Yes, OpenCL spec allows this but may need to build your own clDNN library from source, cache OpenCL kernel binaries, and use clBuildProgram to load so that you speed up start times. If you do that please push your changes and submit a pull request - will help us all.

Thanks,

nikos

Senfter__Thomas · ‎01-18-2019

Hi nikos

actually there is a feature for caching kernel binaries, see cl_cache at https://github.com/intel/compute-runtime/blob/master/documentation/FAQ.md

Cheers,

Thomas

nikos1 · ‎01-18-2019

Good find Thomas! Was not aware of that. Will try shortly. BTW this is at a lower level than clDNN, at the OpenCL level, and most likely will only work on Linux with the NEO driver (?). Nevertheless would help many systems, just not the older Linux non-NEO driver and not Windows. Unless of course the Windows driver has same cl_cache feature.

Cheers,

Nikos

nikos1 · ‎01-18-2019

Just to summarize here for the benefit of other forum users:

When using -d GPU the clDNN backend will have to build binaries for OpenCL kernels.
Thomas discovered that if we create a cl_cache directory OpenCL will be cached and then loaded from cl_cache on subsequent runs.
We have verified speed gains on Linux when the NEO driver is used.
Not sure if similar functionality exists on Windows.
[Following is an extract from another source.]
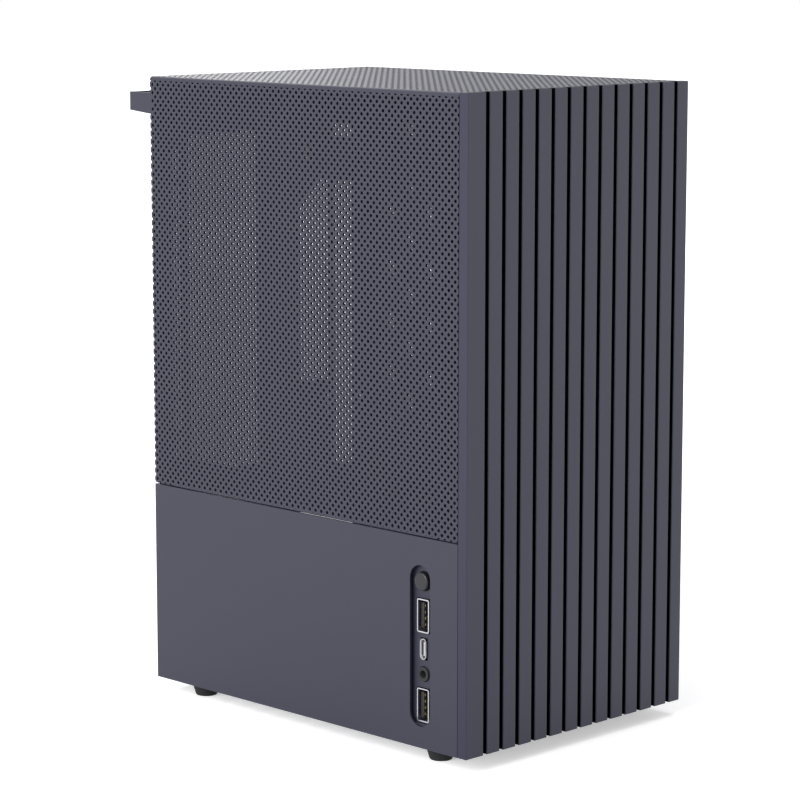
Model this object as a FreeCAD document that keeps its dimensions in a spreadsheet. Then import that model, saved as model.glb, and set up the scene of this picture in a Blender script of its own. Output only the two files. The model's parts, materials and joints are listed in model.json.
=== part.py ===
import FreeCAD, Part
import Sketcher
import math
import os

# Small form factor computer case, millimetres, +Z up, front face towards -Y, left side towards -X.
# The origin is on the floor, under the middle of the whole case with its rear rail.

doc = FreeCAD.newDocument("small_case")
sheet = doc.addObject("Spreadsheet::Sheet", "sizes")

# Driving dimensions. Levels are heights above the underside of the front panel,
# and names ending in _side are distances from the left face of the case.
SIZES = {
    "case_wide": 140.0,
    "case_tall": 280.0,
    "case_deep": 200.0,
    "sheet_thick": 1.2,
    "skin_thick": 1.2,
    "slide_gap": 0.3,
    "floor_lift": 1.0,
    "panel_thick": 5.0,
    "groove_first_side": 11.8,
    "groove_pitch": 10.0,
    "groove_wide": 2.4,
    "groove_deep": 3.2,
    "boss_radius": 2.8,
    "post_wide": 16.5,
    "post_foot_wide": 19.4,
    "corner_cut": 3.0,
    "front_flange_deep": 10.0,
    "comb_low_level": 16.7,
    "comb_high_level": 93.0,
    "band_low_level": 225.4,
    "band_high_level": 261.5,
    "cell_flat": 10.6,
    "cell_pitch": 12.75,
    "cell_low_level": 33.9,
    "cell_band_level": 239.7,
    "post_hole_side": 11.8,
    "post_hole_step": 10.3,
    "post_hole_low_level": 104.9,
    "post_hole_high_level": 213.1,
    "screw_hole_radius": 1.7,
    "rear_flange_deep": 8.2,
    "rear_post_left_wide": 10.5,
    "rear_post_right_wide": 13.8,
    "rear_bar_low_level": 66.2,
    "rear_bar_high_level": 86.5,
    "rear_top_bar_level": 253.0,
    "rear_row_level": 267.4,
    "rear_low_row_level": 78.6,
    "rear_row_side": 23.0,
    "rear_low_row_side": 7.7,
    "rear_row_pitch": 4.5,
    "rear_row_radius": 1.7,
    "hook_slot_side": 130.4,
    "hook_slot_wide": 4.2,
    "hook_slot_tall": 8.0,
    "hook_slot_pitch": 10.5,
    "hook_slot_low_level": 105.1,
    "hook_slot_high_level": 212.9,
    "plate_left_side": 4.2,
    "plate_right_side": 112.3,
    "plate_low_level": 80.0,
    "plate_left_level": 262.9,
    "plate_high_level": 275.7,
    "plate_notch_left_side": 20.1,
    "plate_notch_right_side": 94.3,
    "shield_wide": 44.45,
    "shield_tall": 158.75,
    "shield_low_level": 94.1,
    "board_plane_side": 66.7,
    "shield_drop": 3.8,
    "card_gap_side": 75.3,
    "card_gap_wide": 33.7,
    "card_gap_low_level": 130.0,
    "card_gap_high_level": 234.2,
    "tab_gap_side": 69.2,
    "tab_gap_low_level": 109.7,
    "tab_gap_high_level": 125.6,
    "ladder_side": 6.2,
    "ladder_wide": 8.0,
    "ladder_low_level": 99.3,
    "ladder_pitch": 16.65,
    "ladder_rung": 2.4,
    "nub_radius": 1.1,
    "tray_front_place": 20.0,
    "tray_high_level": 251.7,
    "tray_flange_wide": 8.3,
    "tray_foot_wide": 25.0,
    "tray_hole_side": 4.9,
    "tray_foot_hole_side": 19.9,
    "tray_tab_high_level": 99.7,
    "tray_tab_hole_level": 88.5,
    "tray_flange_hole_low": 97.4,
    "tray_flange_hole_high": 244.3,
    "window_low_level": 99.9,
    "window_high_level": 232.2,
    "window_rear_margin": 21.7,
    "window_front_margin": 9.0,
    "window_cut": 15.0,
    "tray_spare_place": 43.9,
    "tray_spare_rise": 6.0,
    "standoff_tall": 6.35,
    "standoff_radius": 2.7,
    "standoff_bore": 1.25,
    "board_low_level": 80.15,
    "board_edge_hole": 6.35,
    "board_rear_hole": 11.5,
    "board_hole_tall": 157.48,
    "board_hole_deep": 154.94,
    "board_hole_shift": 22.86,
    "floor_flange_tall": 9.4,
    "floor_flange_inset": 11.7,
    "floor_slot_side": 6.3,
    "floor_slot_long": 35.4,
    "floor_slot_step": 41.15,
    "floor_slot_wide": 6.4,
    "floor_slot_place": 34.9,
    "floor_slot_pitch": 12.4,
    "floor_hole_side": 6.6,
    "floor_hole_inner_side": 26.5,
    "ground_gap": 7.0,
    "foot_side": 12.4,
    "foot_front_place": 26.7,
    "foot_rear_place": 179.5,
    "foot_top_radius": 6.6,
    "foot_base_radius": 4.9,
    "foot_rim_tall": 2.4,
    "foot_sink_deep": 4.0,
    "foot_sink_radius": 3.3,
    "bracket_flange_tall": 8.8,
    "bracket_side_gap": 2.7,
    "bracket_border": 14.0,
    "bracket_side_border": 9.0,
    "bracket_bar": 5.5,
    "bracket_hole_side": 6.4,
    "bracket_hole_step": 7.6,
    "cover_level": 92.7,
    "cover_return_front": 8.4,
    "cover_return_rear": 11.2,
    "cover_top_return": 8.6,
    "cover_hem_tall": 14.0,
    "cover_hem_inset": 13.0,
    "cover_bend": 1.8,
    "cover_fold_gap": 0.4,
    "side_panel_tall": 92.0,
    "side_return": 3.5,
    "side_hole_place": 6.0,
    "side_hole_low_level": 10.4,
    "side_hole_high_level": 84.1,
    "side_nut_deep": 0.8,
    "side_nut_gap": 0.1,
    "port_slot_place": 27.4,
    "port_slot_wide": 12.0,
    "port_slot_low_level": 9.3,
    "port_slot_high_level": 79.8,
    "rail_inset": 3.7,
    "rail_reach": 18.3,
    "rail_tall": 10.0,
    "rail_web_tall": 8.4,
    "rail_low_level": 262.3,
    "rail_lip": 15.0,
    "rail_hole_side": 14.5,
    "rail_hole_radius": 2.2,
    "rail_boss_radius": 2.7,
    "clamp_wide": 38.4,
    "clamp_low_level": 107.6,
    "clamp_high_level": 125.8,
    "clamp_hood_deep": 9.8,
    "clamp_lip_tall": 5.4,
    "clamp_tab_wide": 14.0,
    "clamp_tab_cut": 5.0,
    "clamp_tab_low_level": 100.0,
    "clamp_hole_level": 105.8,
    "clamp_hole_drop": 0.8,
    "clamp_hole_rise": 1.8,
    "port_plate_thick": 1.0,
    "port_plate_gap": 1.5,
    "port_plate_front": 19.0,
    "port_plate_rear": 36.0,
    "port_plate_low_level": 6.0,
    "port_plate_high_level": 86.0,
    "port_wall_deep": 16.0,
    "port_ear_level": 91.0,
    "port_foot_deep": 8.0,
    "port_screw_inset": 5.0,
    "board_screw_radius": 1.05,
    "board_thick": 1.6,
    "port_board_low_level": 4.4,
    "port_board_high_level": 79.5,
    "port_board_wide": 13.5,
    "usb_tall": 14.6,
    "usb_wide": 7.0,
    "usb_deep": 13.2,
    "usb_wall": 0.6,
    "usb_back_wall": 1.5,
    "usb_tongue_front": 1.2,
    "usb_tongue_side": 0.4,
    "usb_tongue_thick": 1.9,
    "usb_tongue_end": 1.8,
    "usb_tongue_back": 1.0,
    "usb_high_level": 57.5,
    "usb_low_level": 18.4,
    "usb_c_tall": 9.2,
    "usb_c_wide": 3.6,
    "usb_c_level": 43.0,
    "usb_c_wall": 0.35,
    "usb_c_back": 4.0,
    "usb_c_mouth_back": 5.5,
    "usb_c_tongue_front": 0.8,
    "usb_c_tongue_half": 0.35,
    "usb_c_tongue_end": 0.3,
    "usb_c_tongue_back": 5.0,
    "usb_c_seat_front": 3.0,
    "usb_c_seat_sink": 0.6,
    "jack_radius": 3.1,
    "jack_bore": 1.75,
    "jack_bore_deep": 9.0,
    "jack_level": 32.0,
    "port_clearance": 0.3,
    "port_block_gap": 0.4,
    "port_mouth_reach": 0.8,
    "jack_block_deep": 10.0,
    "button_radius": 4.0,
    "button_level": 72.6,
    "button_inset": 0.4,
    "button_deep": 5.2,
    "button_dome": 0.8,
    "button_stem_radius": 1.6,
    "button_travel_gap": 1.4,
    "button_stem_reach": 0.6,
    "button_stem_gap": 0.08,
    "switch_bore_deep": 2.2,
    "switch_wide": 6.0,
    "switch_deep": 5.5,
    "head_radius": 2.9,
    "head_tall": 2.0,
    "shank_radius": 1.45,
    "shank_gap": 0.05,
    "sink_radius": 2.8,
    "sink_deep": 1.2,
    "sink_gap": 0.1,
    "thumb_radius": 4.2,
    "thumb_tall": 3.0,
    "screw_past": 2.0,
    "board_head_radius": 2.2,
    "board_head_tall": 1.5,
}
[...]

For example, start times for object_detection_demo_yolov3_async are almost half when cl_cache is used

mkdir cl_cache

# First run - cache binaries : 28 seconds

time ./object_detection_demo_yolov3_async -i test.mp4 -m frozen_darknet_yolov3.xml -d GPU -t 0.3 -pc

real    0m28.044s

# Second run : 14 seconds
time ./object_detection_demo_yolov3_async -i test.mp4 -m frozen_darknet_yolov3.xml -d GPU -t 0.3 -pc

real    0m14.872s

Yaniv · ‎02-24-2019

Hi,

I can confirm it works also in windows: speed up loading of our model from 36 sec to 20 sec on the GPU.

Any idea how to do it on the NCS2? it takes 2 min to load the same model to the NCS2

Thanks,

Yaniv

Yaniv · ‎02-25-2019

Hi,

I can confirm its also working on windows.

The cache is generate only when using GPU but it speed up also NCS loading time

Wong__Mike · ‎03-07-2019

@Yaniv

May I ask how did you set up the caching on Windows?

I'm using OpenVino & NCS1 on Windows, and a rather simple fully-connected network (.pb converted from Keras, with only two dense ReLU layers and a linear output layer), and I'm trying to use it for a project that is time-sensitive so I'm trying to get the fastest inference time.

The problem is, loading the model with "plugin.LoadNetwork()" takes almost 300ms, while the actual inference takes only about 3ms. I haven't tried it on Raspberry Pi yet but I'm assuming it might take an even longer time to load the model, since, as people have mentioned above, the CPU might actually be building the model into a kernel for the device.

I'm on Windows (and not using OpenCL) so I don't know if the cl_cache method works. May I ask how did you set it up on Windows and for NCS? Thanks a lot!